▶ **Task objective**: Write out exactly the lines from the line with "const group = new THREE.Group();" through the line with "in imported if", including both, and nothing more.

▶ **Listing**:
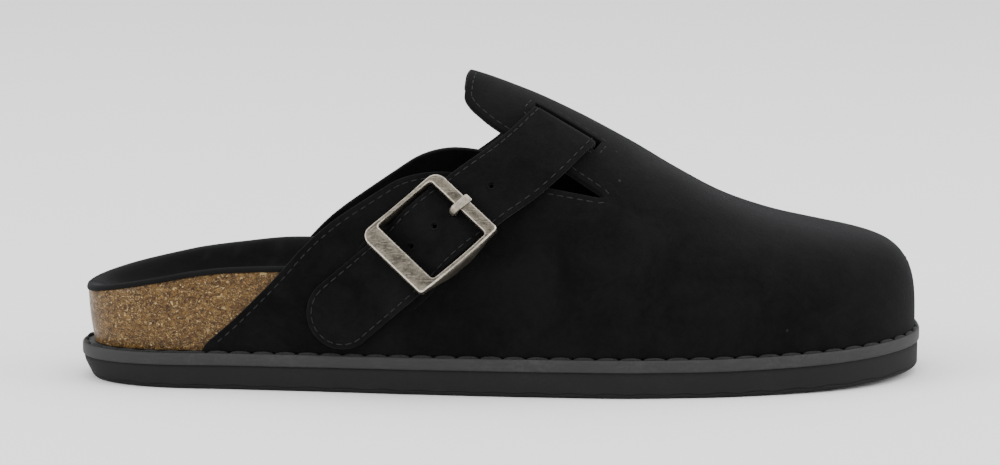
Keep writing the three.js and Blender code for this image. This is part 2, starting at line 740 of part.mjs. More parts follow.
// Strap: a ribbon with a round free end, drawn flat, bored, then laid on the upper
function strap() {
  const radius = STRAP_WIDTH / 2;
  const ends = Array.from({ length: STRAP_END_STEPS }, (_, i) => (
    radius * (1 - Math.cos((Math.PI * (i + 0.5)) / (2 * STRAP_END_STEPS)))
  ));
  const inner = Math.round((STRAP_END - STRAP_START - radius) / STRAP_STEP);
  const runs = [
    ...ends.map((reach) => STRAP_START + reach),
    ...Array.from({ length: inner }, (_, i) => lerp(STRAP_START + radius, STRAP_END, (i + 1) / inner)),
  ];
  const lanes = [-1, -0.5, 0, 0.5, 1];
  const positions = [];
  runs.forEach((run) => {
    const reach = Math.min(radius, run - STRAP_START);
    const half = Math.sqrt(reach * (2 * radius - reach));
    const lift = strapLift(run);
    lanes.forEach((lane) => positions.push(run, lane * half, lift));
    [...lanes].reverse().forEach((lane) => positions.push(run, lane * half, lift + STRAP_THICKNESS));
  });
  const loop = 2 * lanes.length;
  const faces = [];
  for (let i = 0; i + 1 < runs.length; i += 1) {
    for (let j = 0; j < loop; j += 1) {
      const a = i * loop + j;
      const b = i * loop + ((j + 1) % loop);
      faces.push(a, b, b + loop, a, b + loop, a + loop);
    }
  }
  const closeEnd = (start, flip) => {
    for (let j = 0; j + 1 < lanes.length; j += 1) {
      const quad = [start + j, start + j + 1, start + loop - 2 - j, start + loop - 1 - j];
      const [a, b, c, d] = flip ? quad.reverse() : quad;
      faces.push(a, b, c, a, c, d);
    }
  };
  closeEnd(0, true);
  closeEnd((runs.length - 1) * loop, false);
  const reach = humpLift + 2 * STRAP_THICKNESS;
  const holes = HOLE_PLACES.map((run) => new THREE.CylinderGeometry(
    HOLE_DIAMETER / 2,
    HOLE_DIAMETER / 2,
    2 * reach,
    BORE_STEPS,
  ).rotateX(Math.PI / 2).translate(run, 0, 0));
  const prongHole = new THREE.BoxGeometry(
    PRONG_HOLE_LENGTH,
    PRONG_WIDTH + 2 * PRONG_SIDE_CLEARANCE,
    2 * reach,
  ).translate((PRONG_HOLE_START + PRONG_HOLE_END) / 2, 0, 0);
  return laid(cut(solidGeometry(positions, faces), [...holes, prongHole]));
}

// The passages of the strap through the upper: the slot in the tongue and the inner notch
function strapPassage(place) {
  const lowest = underTongue - STRAP_REST;
  const box = new THREE.BoxGeometry(
    SLOT_WIDTH,
    STRAP_WIDTH + 2 * SLOT_CLEARANCE,
    2 * Math.abs(lowest),
    2,
    6,
    1,
  );
  return laid(box.translate(place, 0, 0));
}

function upper() {
  return cut(upperShell(), [
    collarCutter(OUTER_QUARTER, OUTER_TONGUE, true),
    collarCutter(INNER_QUARTER, INNER_TONGUE, false),
    strapPassage(SLOT_PLACE),
    strapPassage(NOTCH_PLACE),
  ]);
}

// Points round a rectangle with round corners, close enough together to bend.
function roundedLoop(left, right, half, corner) {
  const centres = [
    [right - corner, half - corner, 0],
    [left + corner, half - corner, Math.PI / 2],
    [left + corner, corner - half, Math.PI],
    [right - corner, corner - half, Math.PI * 1.5],
  ];
  const arcs = centres.map(([x, y, start]) => [0, 0.5, 1].map((t) => new THREE.Vector2(
    x + corner * Math.cos(start + (t * Math.PI) / 2),
    y + corner * Math.sin(start + (t * Math.PI) / 2),
  )));
  return arcs.flatMap((arc, i) => {
    const from = arc[2];
    const to = arcs[(i + 1) % 4][0];
    const pieces = Math.round(from.distanceTo(to) / BAR_STEP);
    const side = Array.from({ length: pieces - 1 }, (_, k) => from.clone().lerp(to, (k + 1) / pieces));
    return [...arc, ...side];
  });
}

// Buckle frame: flat bars front and back over the strap, side bars that dip to the hinge bar
function buckleFrame() {
  const back = -FRAME_LENGTH / 2;
  const front = FRAME_LENGTH / 2;
  const windowHalf = FRAME_WIDTH / 2 - SIDE_BAR;
  const shrink = FRAME_BEVEL;
  const shape = new THREE.Shape(roundedLoop(
    back + shrink,
    front - shrink,
    FRAME_WIDTH / 2 - shrink,
    FRAME_CORNER,
  ));
  shape.holes.push(new THREE.Path(roundedLoop(
    back + BACK_BAR - shrink,
    front - FRONT_BAR + shrink,
    windowHalf + shrink,
    FRAME_CORNER,
  ).reverse()));
  const frame = new THREE.ExtrudeGeometry(shape, {
    depth: FRAME_DEPTH - 2 * FRAME_BEVEL,
    bevelThickness: FRAME_BEVEL,
    bevelSize: FRAME_BEVEL,
    bevelSegments: 2,
  }).translate(0, 0, FRAME_BEVEL);
  const dipEnd = front - FRONT_BAR - FRAME_CORNER;
  const plain = plainCopy(frame);
  const position = plain.attributes.position;
  for (let k = 0; k < position.count; k += 1) {
    const share = position.getZ(k) / FRAME_DEPTH;
    const dip = SIDE_BAR_DROP * (1 - smoothstep(Math.abs(position.getX(k)), loopOuter, dipEnd));
    position.setZ(k, FRAME_LIFT + FRAME_DEPTH * share - dip * lerp(1, TOP_DIP_SHARE, share));
  }
  const bore = new THREE.CylinderGeometry(loopInner, loopInner, FRAME_WIDTH - SIDE_BAR, BORE_STEPS)
    .translate(0, 0, hingeHeight);
  return laid(cut(plain, [bore]));
}

function hingeBar() {
  const length = FRAME_WIDTH - SIDE_BAR - 2 * SEAM_GAP;
  const bar = new THREE.CylinderGeometry(HINGE_DIAMETER / 2, HINGE_DIAMETER / 2, length, BORE_STEPS, 6);
  return laid(bar.translate(0, 0, hingeHeight));
}

// A side profile, drawn in run and lift, given a width across the strap.
function acrossStrap(shape, width, steps) {
  const block = new THREE.ExtrudeGeometry(shape, { depth: width, steps, bevelEnabled: false, curveSegments: 8 });
  return block.rotateX(Math.PI / 2).translate(0, width / 2, 0);
}

// Tab: lies on the quarter, folds round the hinge bar and is sewn down behind it
function buckleTab() {
  const single = SEAM_GAP + TAB_THICKNESS;
  const profile = new THREE.Shape();
  profile.moveTo(-TAB_LENGTH, SEAM_GAP);
  for (let run = -TAB_LENGTH + WALK_STEP; run < -WALK_STEP; run += WALK_STEP) {
    profile.lineTo(run, SEAM_GAP);
  }
  profile.absarc(0, hingeHeight, loopOuter, -Math.PI / 2, Math.PI / 2, false);
  profile.lineTo(-TAB_FOLD_LENGTH / 2, lerp(hingeHeight + loopOuter, single + TAB_THICKNESS, TAB_FOLD_RISE));
  profile.lineTo(-TAB_FOLD_LENGTH, single + TAB_THICKNESS);
  profile.lineTo(-TAB_NECK_START - TAB_THICKNESS, single);
  for (let run = -TAB_NECK_START - 2 * WALK_STEP; run > -TAB_LENGTH; run -= WALK_STEP) {
    profile.lineTo(run, single);
  }
  profile.lineTo(-TAB_LENGTH, single);
  const eye = new THREE.Path();
  eye.absarc(0, hingeHeight, loopInner, 0, 2 * Math.PI, true);
  profile.holes.push(eye);
  const body = acrossStrap(profile, TAB_WIDTH, 8);
  const neckLength = TAB_NECK_START + 2 * loopOuter;
  const trim = (TAB_WIDTH - TAB_NECK_WIDTH) / 2;
  const trims = [-1, 1].map((side) => new THREE.BoxGeometry(neckLength, 2 * trim, 2 * humpLift)
    .translate(neckLength / 2 - TAB_NECK_START, (side * TAB_WIDTH) / 2, 0));
  const slot = new THREE.BoxGeometry(4 * loopOuter, PRONG_WIDTH + 2 * PRONG_SIDE_CLEARANCE, 2 * humpLift)
    .translate(loopInner + TAB_THICKNESS / 2, 0, humpLift + TAB_THICKNESS / 2);
  return laid(cut(body, [...trims, slot]));
}

// Prong: an eye round the hinge bar, a shank under the strap, and a nose through the hole
// that lies over the front bar
function buckleProng() {
  const eye = loopInner + PRONG_EYE_WALL;
  const half = PRONG_THICKNESS / 2;
  const under = strapLift(PRONG_HOLE_START) - SEAM_GAP - PRONG_THICKNESS;
  const over = FRAME_LIFT + FRAME_DEPTH + SEAM_GAP;
  const hole = (PRONG_HOLE_START + PRONG_HOLE_END) / 2;
  const shape = new THREE.Shape();
  const eyePoint = (step) => {
    const angle = Math.PI * lerp(PRONG_EYE_ARC.from, PRONG_EYE_ARC.to, step / BORE_STEPS);
    return [eye * Math.cos(angle), hingeHeight + eye * Math.sin(angle)];
  };
  shape.moveTo(...eyePoint(BORE_STEPS));
  shape.lineTo(PRONG_HOLE_START - half, under);
  shape.lineTo(PRONG_HOLE_START + PRONG_THICKNESS, under + half);
  shape.lineTo(hole + half, under + 2 * PRONG_THICKNESS);
  shape.lineTo(PRONG_HOLE_END - SEAM_GAP, over - half);
  shape.lineTo(PRONG_HOLE_END + half, over);
  shape.lineTo(PRONG_TIP, over);
  shape.lineTo(PRONG_TIP + half, over + half);
  shape.lineTo(PRONG_TIP, over + PRONG_THICKNESS);
  shape.lineTo(hole + half, over + PRONG_THICKNESS);
  shape.lineTo(hole - half / 2, over);
  shape.lineTo(PRONG_HOLE_START + SEAM_GAP + half, under + 2 * PRONG_THICKNESS);
  shape.lineTo(PRONG_HOLE_START - SEAM_GAP, under + PRONG_THICKNESS);
  for (let k = 0; k < BORE_STEPS; k += 1) shape.lineTo(...eyePoint(k));
  const bore = new THREE.Path();
  bore.absarc(0, hingeHeight, loopInner, 0, 2 * Math.PI, true);
  shape.holes.push(bore);
  return laid(acrossStrap(shape, PRONG_WIDTH, 1));
}

// Assembly, centred over its own footprint
const suede = { color: 0x141417, roughness: 0.95, metalness: 0 };
const nickel = { color: 0x8f8b84, roughness: 0.35, metalness: 1 };
const PIECES = [
  { name: 'outsole', make: outsole, look: { color: 0x1b1b1c, roughness: 0.8, metalness: 0 } },
  { name: 'welt', make: welt, look: { color: 0x3c3c3c, roughness: 0.7, metalness: 0 } },
  { name: 'cork_footbed', make: corkFootbed, look: { color: 0xb08a58, roughness: 0.7, metalness: 0 } },
  { name: 'insole', make: insole, look: suede },
  { name: 'upper', make: upper, look: suede },
  { name: 'strap', make: strap, look: suede },
  { name: 'buckle_frame', make: buckleFrame, look: nickel },
  { name: 'buckle_prong', make: buckleProng, look: nickel },
  { name: 'buckle_hinge_bar', make: hingeBar, look: nickel },
  { name: 'buckle_tab', make: buckleTab, look: suede },
];

const group = new THREE.Group();
PIECES.forEach(({ name, make, look }) => {
  const geometry = make();
  geometry.computeVertexNormals();
  const mesh = new THREE.Mesh(geometry, new THREE.MeshStandardMaterial(look));
  mesh.name = name;
  group.add(mesh);
});
const footprint = new THREE.Box3().setFromObject(group).getCenter(new THREE.Vector3());
group.position.set(-footprint.x, -footprint.y, 0);

export default group;
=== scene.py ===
import math

import bmesh
import bpy
import numpy as np
from mathutils import Matrix, Vector


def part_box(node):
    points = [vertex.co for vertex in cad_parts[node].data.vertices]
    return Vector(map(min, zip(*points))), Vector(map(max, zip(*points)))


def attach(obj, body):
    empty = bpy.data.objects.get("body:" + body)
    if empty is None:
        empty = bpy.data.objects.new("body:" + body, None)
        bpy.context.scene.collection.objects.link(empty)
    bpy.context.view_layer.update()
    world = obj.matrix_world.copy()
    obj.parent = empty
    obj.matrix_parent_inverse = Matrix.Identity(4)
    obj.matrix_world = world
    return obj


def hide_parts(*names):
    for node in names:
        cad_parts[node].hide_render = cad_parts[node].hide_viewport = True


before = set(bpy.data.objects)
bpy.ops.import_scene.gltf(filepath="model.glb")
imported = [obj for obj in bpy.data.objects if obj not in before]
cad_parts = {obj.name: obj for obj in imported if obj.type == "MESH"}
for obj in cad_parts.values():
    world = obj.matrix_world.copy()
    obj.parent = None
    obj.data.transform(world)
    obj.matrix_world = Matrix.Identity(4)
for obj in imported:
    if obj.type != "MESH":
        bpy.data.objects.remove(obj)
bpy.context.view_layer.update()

bl_info = {
    "name": "Suede Clog",
    "version": (1, 0, 0),
    "blender": (4, 5, 0),
    "location": "3D View > Sidebar > Clog",
    "description": "Builds a right-foot suede clog with a cork footbed and one buckled strap",
    "category": "Add Mesh",
}

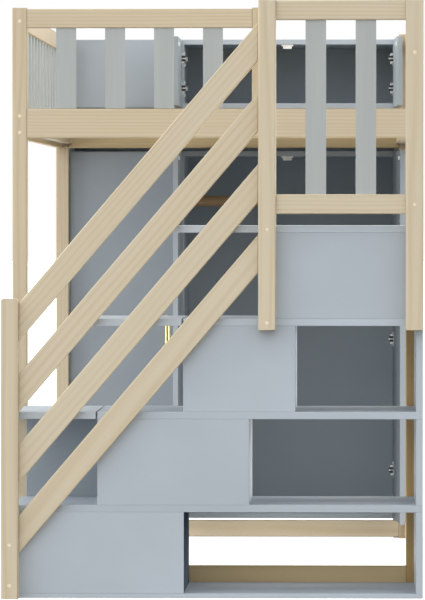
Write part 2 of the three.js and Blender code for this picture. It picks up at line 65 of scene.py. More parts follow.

▶ **Response below**:
const group = new THREE.Group();
PIECES.forEach(({ name, make, look }) => {
  const geometry = make();
  geometry.computeVertexNormals();
  const mesh = new THREE.Mesh(geometry, new THREE.MeshStandardMaterial(look));
  mesh.name = name;
  group.add(mesh);
});
const footprint = new THREE.Box3().setFromObject(group).getCenter(new THREE.Vector3());
group.position.set(-footprint.x, -footprint.y, 0);

export default group;
=== scene.py ===
import math

import bmesh
import bpy
import numpy as np
from mathutils import Matrix, Vector


def part_box(node):
    points = [vertex.co for vertex in cad_parts[node].data.vertices]
    return Vector(map(min, zip(*points))), Vector(map(max, zip(*points)))


def attach(obj, body):
    empty = bpy.data.objects.get("body:" + body)
    if empty is None:
        empty = bpy.data.objects.new("body:" + body, None)
        bpy.context.scene.collection.objects.link(empty)
    bpy.context.view_layer.update()
    world = obj.matrix_world.copy()
    obj.parent = empty
    obj.matrix_parent_inverse = Matrix.Identity(4)
    obj.matrix_world = world
    return obj


def hide_parts(*names):
    for node in names:
        cad_parts[node].hide_render = cad_parts[node].hide_viewport = True


before = set(bpy.data.objects)
bpy.ops.import_scene.gltf(filepath="model.glb")
imported = [obj for obj in bpy.data.objects if obj not in before]
cad_parts = {obj.name: obj for obj in imported if obj.type == "MESH"}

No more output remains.